EXERCISE PROMPT:
Retype word for word the lines lying between the line containing "leg_front_left();" and the line containing "obj.matrix_world = Matrix.Identity(4)", together with those two lines themselves, and nothing besides.

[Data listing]
***
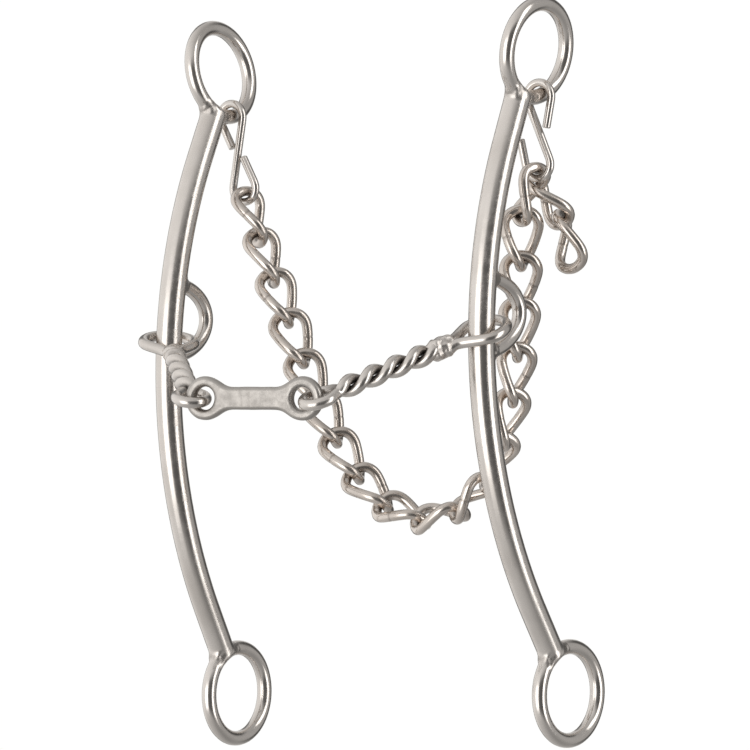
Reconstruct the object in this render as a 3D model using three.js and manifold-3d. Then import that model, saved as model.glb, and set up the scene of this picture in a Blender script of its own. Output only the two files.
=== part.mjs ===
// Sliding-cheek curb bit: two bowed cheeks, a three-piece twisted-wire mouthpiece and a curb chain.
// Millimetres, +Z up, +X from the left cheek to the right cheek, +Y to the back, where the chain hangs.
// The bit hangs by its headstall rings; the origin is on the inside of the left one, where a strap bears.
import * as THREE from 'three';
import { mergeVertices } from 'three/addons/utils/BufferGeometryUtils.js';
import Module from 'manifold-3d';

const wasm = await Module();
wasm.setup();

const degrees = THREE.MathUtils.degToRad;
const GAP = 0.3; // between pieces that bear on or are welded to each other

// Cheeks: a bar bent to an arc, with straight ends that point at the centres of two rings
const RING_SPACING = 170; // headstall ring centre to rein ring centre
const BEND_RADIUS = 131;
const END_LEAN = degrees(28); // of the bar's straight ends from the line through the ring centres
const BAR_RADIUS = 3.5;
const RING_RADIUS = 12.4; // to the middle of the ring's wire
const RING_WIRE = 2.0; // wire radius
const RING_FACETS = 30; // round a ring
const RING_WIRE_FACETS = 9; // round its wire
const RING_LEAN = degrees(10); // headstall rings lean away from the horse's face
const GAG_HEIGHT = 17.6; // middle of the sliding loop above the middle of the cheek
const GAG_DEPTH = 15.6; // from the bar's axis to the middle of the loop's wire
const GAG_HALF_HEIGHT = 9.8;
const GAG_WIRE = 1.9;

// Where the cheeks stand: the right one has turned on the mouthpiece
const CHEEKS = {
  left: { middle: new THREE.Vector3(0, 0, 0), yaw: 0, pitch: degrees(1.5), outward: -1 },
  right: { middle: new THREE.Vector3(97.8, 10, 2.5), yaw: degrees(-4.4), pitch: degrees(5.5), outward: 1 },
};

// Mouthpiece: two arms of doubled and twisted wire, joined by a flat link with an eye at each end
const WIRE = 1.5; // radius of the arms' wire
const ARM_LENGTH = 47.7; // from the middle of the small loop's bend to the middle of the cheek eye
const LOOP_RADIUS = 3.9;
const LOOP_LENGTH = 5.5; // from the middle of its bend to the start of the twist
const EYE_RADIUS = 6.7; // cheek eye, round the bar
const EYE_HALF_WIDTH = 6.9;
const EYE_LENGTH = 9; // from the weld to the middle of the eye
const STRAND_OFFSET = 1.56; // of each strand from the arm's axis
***
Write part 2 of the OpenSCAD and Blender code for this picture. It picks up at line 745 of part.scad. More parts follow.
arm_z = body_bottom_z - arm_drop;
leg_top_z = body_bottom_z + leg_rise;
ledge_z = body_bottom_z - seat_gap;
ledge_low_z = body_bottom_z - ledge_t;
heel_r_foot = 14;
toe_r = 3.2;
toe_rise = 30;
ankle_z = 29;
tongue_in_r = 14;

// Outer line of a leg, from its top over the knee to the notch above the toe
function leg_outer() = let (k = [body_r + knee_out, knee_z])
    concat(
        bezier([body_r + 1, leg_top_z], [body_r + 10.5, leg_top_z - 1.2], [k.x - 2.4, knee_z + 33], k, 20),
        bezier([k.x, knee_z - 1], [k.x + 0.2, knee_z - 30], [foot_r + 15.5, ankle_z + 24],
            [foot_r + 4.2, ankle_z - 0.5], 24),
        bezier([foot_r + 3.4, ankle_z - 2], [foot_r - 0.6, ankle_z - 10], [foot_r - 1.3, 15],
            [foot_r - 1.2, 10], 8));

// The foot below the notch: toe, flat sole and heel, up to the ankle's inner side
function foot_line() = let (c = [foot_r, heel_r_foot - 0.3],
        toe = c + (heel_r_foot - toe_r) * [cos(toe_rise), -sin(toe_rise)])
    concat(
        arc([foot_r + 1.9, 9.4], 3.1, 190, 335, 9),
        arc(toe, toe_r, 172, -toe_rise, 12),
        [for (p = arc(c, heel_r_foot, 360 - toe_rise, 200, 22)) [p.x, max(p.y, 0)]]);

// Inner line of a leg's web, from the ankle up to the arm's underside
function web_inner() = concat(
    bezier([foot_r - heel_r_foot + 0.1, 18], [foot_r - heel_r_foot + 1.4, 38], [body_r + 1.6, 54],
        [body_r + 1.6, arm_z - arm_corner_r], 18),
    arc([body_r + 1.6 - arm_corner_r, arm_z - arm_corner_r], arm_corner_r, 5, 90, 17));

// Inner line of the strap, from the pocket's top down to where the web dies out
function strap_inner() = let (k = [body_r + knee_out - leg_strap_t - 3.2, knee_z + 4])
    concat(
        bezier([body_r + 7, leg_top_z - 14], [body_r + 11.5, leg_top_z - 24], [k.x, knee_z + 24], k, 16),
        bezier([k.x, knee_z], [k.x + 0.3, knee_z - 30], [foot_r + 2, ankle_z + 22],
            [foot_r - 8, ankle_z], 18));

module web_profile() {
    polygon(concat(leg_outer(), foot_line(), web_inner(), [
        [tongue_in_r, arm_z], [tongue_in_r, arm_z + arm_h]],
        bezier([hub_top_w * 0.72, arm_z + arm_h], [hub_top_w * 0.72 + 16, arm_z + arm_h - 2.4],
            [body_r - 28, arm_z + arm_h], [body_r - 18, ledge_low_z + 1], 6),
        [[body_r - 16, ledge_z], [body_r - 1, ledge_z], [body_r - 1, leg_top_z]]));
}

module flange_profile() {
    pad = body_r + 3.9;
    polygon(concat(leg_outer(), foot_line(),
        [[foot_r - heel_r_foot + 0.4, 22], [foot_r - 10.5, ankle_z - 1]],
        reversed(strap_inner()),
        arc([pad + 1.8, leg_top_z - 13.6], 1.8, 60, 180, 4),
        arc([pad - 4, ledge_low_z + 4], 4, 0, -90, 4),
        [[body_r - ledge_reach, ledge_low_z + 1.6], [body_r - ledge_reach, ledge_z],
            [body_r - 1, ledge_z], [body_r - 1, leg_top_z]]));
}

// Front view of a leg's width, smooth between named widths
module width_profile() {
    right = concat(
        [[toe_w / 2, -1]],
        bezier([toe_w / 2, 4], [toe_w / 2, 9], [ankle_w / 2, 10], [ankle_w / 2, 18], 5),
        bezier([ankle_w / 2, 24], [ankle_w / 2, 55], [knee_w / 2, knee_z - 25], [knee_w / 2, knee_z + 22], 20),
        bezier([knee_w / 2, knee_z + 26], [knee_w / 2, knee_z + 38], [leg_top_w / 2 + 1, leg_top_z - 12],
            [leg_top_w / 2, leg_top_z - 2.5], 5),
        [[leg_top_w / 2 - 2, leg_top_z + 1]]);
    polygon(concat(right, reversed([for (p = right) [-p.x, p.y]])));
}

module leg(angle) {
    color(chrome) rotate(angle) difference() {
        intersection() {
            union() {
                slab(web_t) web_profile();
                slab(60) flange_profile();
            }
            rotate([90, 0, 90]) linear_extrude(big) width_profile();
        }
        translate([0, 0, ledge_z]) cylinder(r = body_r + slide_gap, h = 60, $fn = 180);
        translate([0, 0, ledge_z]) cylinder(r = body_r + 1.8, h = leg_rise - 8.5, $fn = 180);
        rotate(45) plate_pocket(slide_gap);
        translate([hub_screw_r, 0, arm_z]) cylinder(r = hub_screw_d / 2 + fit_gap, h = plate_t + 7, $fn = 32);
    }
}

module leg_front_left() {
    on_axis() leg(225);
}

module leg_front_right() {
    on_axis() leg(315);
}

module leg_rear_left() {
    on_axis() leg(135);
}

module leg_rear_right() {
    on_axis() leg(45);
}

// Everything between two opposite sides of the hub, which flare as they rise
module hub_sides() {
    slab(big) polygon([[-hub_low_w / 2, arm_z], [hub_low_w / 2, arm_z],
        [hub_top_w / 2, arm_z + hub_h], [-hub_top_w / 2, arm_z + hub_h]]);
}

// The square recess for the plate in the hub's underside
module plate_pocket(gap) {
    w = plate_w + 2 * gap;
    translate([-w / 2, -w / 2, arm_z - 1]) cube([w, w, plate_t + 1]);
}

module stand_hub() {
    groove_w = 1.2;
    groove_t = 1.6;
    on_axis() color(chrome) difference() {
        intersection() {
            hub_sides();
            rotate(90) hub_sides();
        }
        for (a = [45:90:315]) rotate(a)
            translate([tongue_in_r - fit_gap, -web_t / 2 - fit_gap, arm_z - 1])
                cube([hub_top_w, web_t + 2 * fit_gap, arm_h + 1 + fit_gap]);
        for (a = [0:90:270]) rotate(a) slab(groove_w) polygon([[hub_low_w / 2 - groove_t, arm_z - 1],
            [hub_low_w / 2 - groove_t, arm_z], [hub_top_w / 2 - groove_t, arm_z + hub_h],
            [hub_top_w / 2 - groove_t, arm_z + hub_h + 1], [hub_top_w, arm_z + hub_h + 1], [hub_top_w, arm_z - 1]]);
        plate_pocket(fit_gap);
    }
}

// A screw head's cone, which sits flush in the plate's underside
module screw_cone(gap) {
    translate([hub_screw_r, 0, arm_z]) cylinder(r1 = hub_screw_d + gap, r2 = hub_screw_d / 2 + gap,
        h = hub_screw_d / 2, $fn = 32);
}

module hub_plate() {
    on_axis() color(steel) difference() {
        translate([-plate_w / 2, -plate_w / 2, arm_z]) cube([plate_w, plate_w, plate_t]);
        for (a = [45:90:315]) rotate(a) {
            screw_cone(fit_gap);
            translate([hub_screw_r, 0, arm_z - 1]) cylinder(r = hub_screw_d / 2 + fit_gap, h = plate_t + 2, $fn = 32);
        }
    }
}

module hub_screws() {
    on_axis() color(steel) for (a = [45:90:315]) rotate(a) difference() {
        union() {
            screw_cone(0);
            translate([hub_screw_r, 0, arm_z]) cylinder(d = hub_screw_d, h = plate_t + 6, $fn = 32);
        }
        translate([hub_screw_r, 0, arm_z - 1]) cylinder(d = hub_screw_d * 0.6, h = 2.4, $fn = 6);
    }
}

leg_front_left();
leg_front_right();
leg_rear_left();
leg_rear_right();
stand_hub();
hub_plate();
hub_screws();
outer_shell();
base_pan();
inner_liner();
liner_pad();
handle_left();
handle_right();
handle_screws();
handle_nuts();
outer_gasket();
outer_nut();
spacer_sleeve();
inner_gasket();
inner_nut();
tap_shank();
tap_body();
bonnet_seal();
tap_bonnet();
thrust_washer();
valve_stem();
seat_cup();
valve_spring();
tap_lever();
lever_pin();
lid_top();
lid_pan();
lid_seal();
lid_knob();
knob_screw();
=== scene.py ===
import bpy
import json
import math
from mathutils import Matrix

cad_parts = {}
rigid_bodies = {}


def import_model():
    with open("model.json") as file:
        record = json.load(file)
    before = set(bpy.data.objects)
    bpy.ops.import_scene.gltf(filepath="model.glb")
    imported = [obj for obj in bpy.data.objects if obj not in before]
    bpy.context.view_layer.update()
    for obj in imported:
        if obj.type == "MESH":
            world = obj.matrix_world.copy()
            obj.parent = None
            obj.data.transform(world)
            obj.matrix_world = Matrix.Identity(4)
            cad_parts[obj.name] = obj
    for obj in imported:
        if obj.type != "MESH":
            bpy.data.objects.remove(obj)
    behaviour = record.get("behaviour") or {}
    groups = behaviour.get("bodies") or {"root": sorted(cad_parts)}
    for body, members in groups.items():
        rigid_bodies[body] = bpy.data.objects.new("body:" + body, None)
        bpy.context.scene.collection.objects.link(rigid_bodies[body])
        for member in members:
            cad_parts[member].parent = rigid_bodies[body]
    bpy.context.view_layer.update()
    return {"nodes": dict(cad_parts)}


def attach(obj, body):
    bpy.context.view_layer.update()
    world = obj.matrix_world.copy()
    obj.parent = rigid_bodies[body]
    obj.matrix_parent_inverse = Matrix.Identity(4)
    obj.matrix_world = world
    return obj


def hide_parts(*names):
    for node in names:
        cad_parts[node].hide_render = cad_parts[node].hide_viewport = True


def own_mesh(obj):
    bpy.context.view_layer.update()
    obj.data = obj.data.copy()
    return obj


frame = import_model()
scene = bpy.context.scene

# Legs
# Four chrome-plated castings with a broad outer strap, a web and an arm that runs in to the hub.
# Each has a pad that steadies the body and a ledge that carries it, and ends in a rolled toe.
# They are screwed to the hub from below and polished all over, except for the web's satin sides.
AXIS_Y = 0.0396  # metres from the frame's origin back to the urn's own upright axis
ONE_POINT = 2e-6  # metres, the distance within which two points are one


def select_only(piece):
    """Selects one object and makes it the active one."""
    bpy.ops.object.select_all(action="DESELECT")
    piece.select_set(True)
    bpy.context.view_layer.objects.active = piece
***
ANSWER TO THIS TASK:
leg_front_left();
leg_front_right();
leg_rear_left();
leg_rear_right();
stand_hub();
hub_plate();
hub_screws();
outer_shell();
base_pan();
inner_liner();
liner_pad();
handle_left();
handle_right();
handle_screws();
handle_nuts();
outer_gasket();
outer_nut();
spacer_sleeve();
inner_gasket();
inner_nut();
tap_shank();
tap_body();
bonnet_seal();
tap_bonnet();
thrust_washer();
valve_stem();
seat_cup();
valve_spring();
tap_lever();
lever_pin();
lid_top();
lid_pan();
lid_seal();
lid_knob();
knob_screw();
=== scene.py ===
import bpy
import json
import math
from mathutils import Matrix

cad_parts = {}
rigid_bodies = {}


def import_model():
    with open("model.json") as file:
        record = json.load(file)
    before = set(bpy.data.objects)
    bpy.ops.import_scene.gltf(filepath="model.glb")
    imported = [obj for obj in bpy.data.objects if obj not in before]
    bpy.context.view_layer.update()
    for obj in imported:
        if obj.type == "MESH":
            world = obj.matrix_world.copy()
            obj.parent = None
            obj.data.transform(world)
            obj.matrix_world = Matrix.Identity(4)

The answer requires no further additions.